How to be the body of this Christ here, now? How to be proclaimers of good news in our time and place? One of the most daring ways is right here on our table. “Come to Jesus’ table,” we might say to people who are hungry, “for food without cost.” We share food and caring every week downstairs, of course. We could be doing more to be faithful, without filling another hamper. We could be asking Jesus-type questions of our economy, our society. Why are so many hungry? Why is a tiny percentage doing so well? Why are we treating workers, and children and the planet like this? Why have oil and dollars become sacred instead of creation and sharing? Why are laws and justice skewed toward those who are already richer than Caesar already richer than Caesar instead of those with little?
This bread and this cup will heal your sense of being alone in the world. It will assure you that you are valued, you are loved. If you have enough to eat at the moment, though, this bread and this cup will not fill with you contentment. Instead, they will give you a righteous anger that the loaf and the cup are not shared with everyone, everywhere. Eating this bread and this cup will make you hungry for real justice, real peace.
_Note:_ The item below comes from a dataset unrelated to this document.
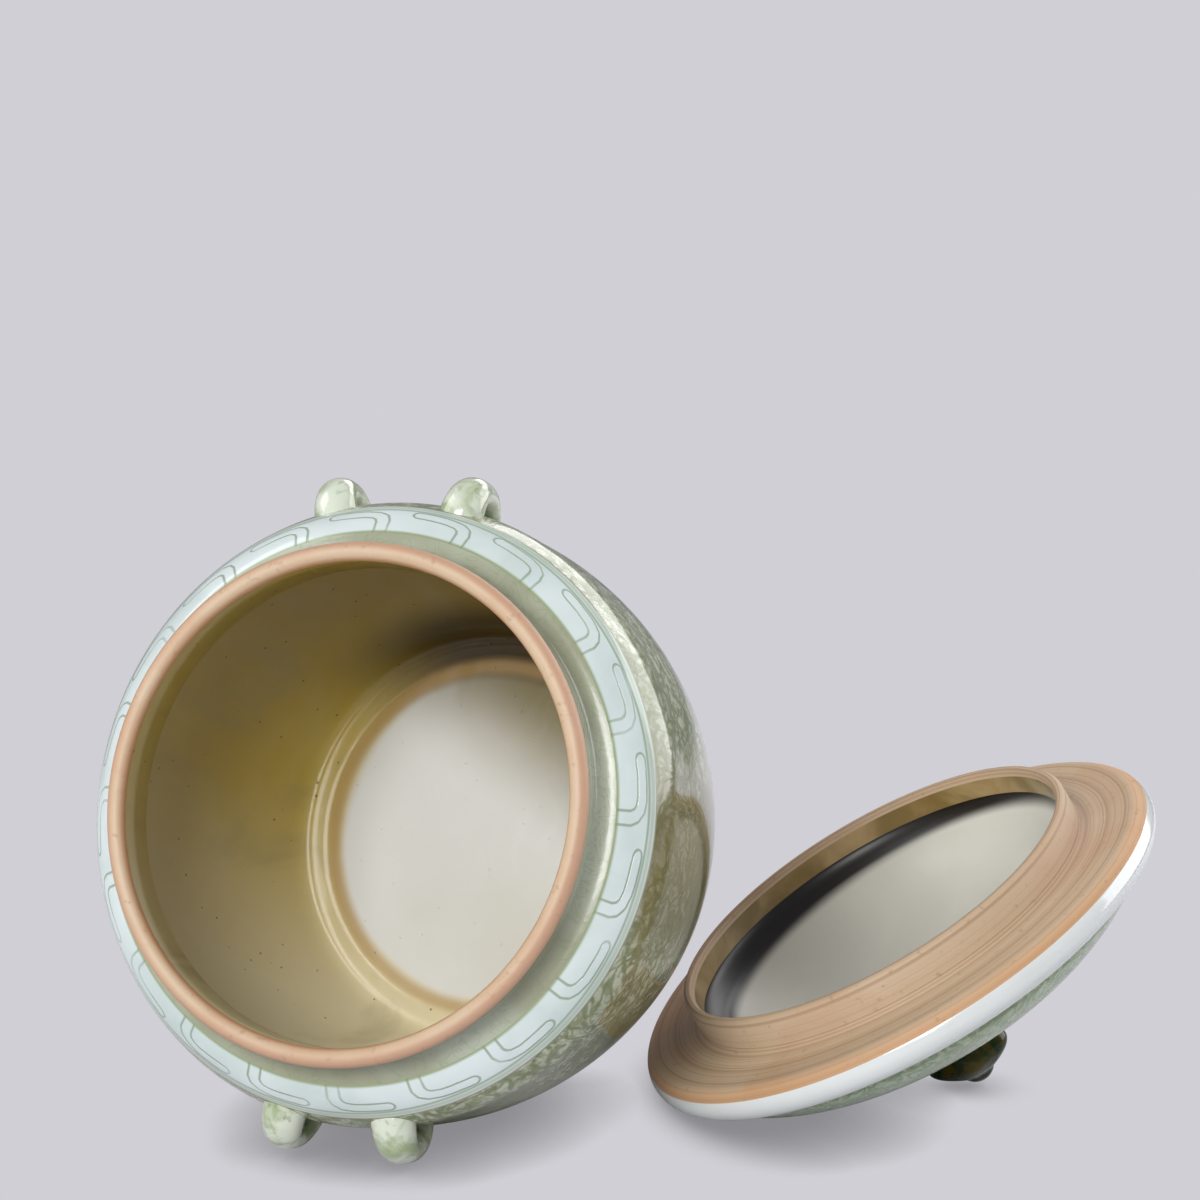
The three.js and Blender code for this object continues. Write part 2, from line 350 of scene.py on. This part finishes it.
def bare_clay(name="bare_clay"):
    n = Nodes(name)
    rings = n.split(n.place())
    radius = n.math("SQRT", n.math("ADD", n.math("POWER", rings[0], 2.0), n.math("POWER", rings[1], 2.0)))
    turning = n.add("ShaderNodeTexNoise", {"Scale": 900.0, "Detail": 2.0}, noise_dimensions="1D")
    n.put(turning.inputs["W"], n.math("ADD", radius, n.math("MULTIPLY", rings[2], 0.7)))
    grain = n.noise(260.0, 4.0)
    patches = n.noise(18.0, 3.0, 0.6)
    colour = n.mix(n.step(patches, 0.42, 0.68, 0.7), CLAY, CLAY_PINK)
    broad = n.add("ShaderNodeTexNoise", {"Scale": 210.0, "Detail": 3.0, "W": radius}, noise_dimensions="1D")
    colour = n.mix(n.step(broad.outputs[0], 0.45, 0.7, 0.5), colour, CLAY_DARK)
    colour = n.mix(n.step(turning.outputs[0], 0.5, 0.72, 0.5), colour, CLAY_DARK)
    edge = n.step(n.math("ADD", radius, n.math("MULTIPLY", patches, 0.006)), 0.1145, 0.118, 0.45)
    colour = n.mix(edge, colour, srgb(200, 146, 96))
    colour = n.mix(n.step(grain, 0.62, 0.75, 0.5), colour, CLAY_DARK)
    normal = n.bump(turning.outputs[0], 0.35, 0.0006)
    normal = n.bump(grain, 0.15, 0.0005, normal)
    return n.finish(colour, 0.62, normal)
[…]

The gospel, the table may not be good news for everyone out there. They are challenges to those who already have much and are determined to have more. We eat, and we listen. Who needs light to come? Who needs to here around this table? Who needs us to be on their side? During our short lives we are keepers, stewards of this news. If good news only gets announced in here, inside the church, it’s like building a lighthouse in a fog bank. The light needs to get out. That’s where you come in. You are called to be proclaimers of it: “Extra, extra, hear all about it.”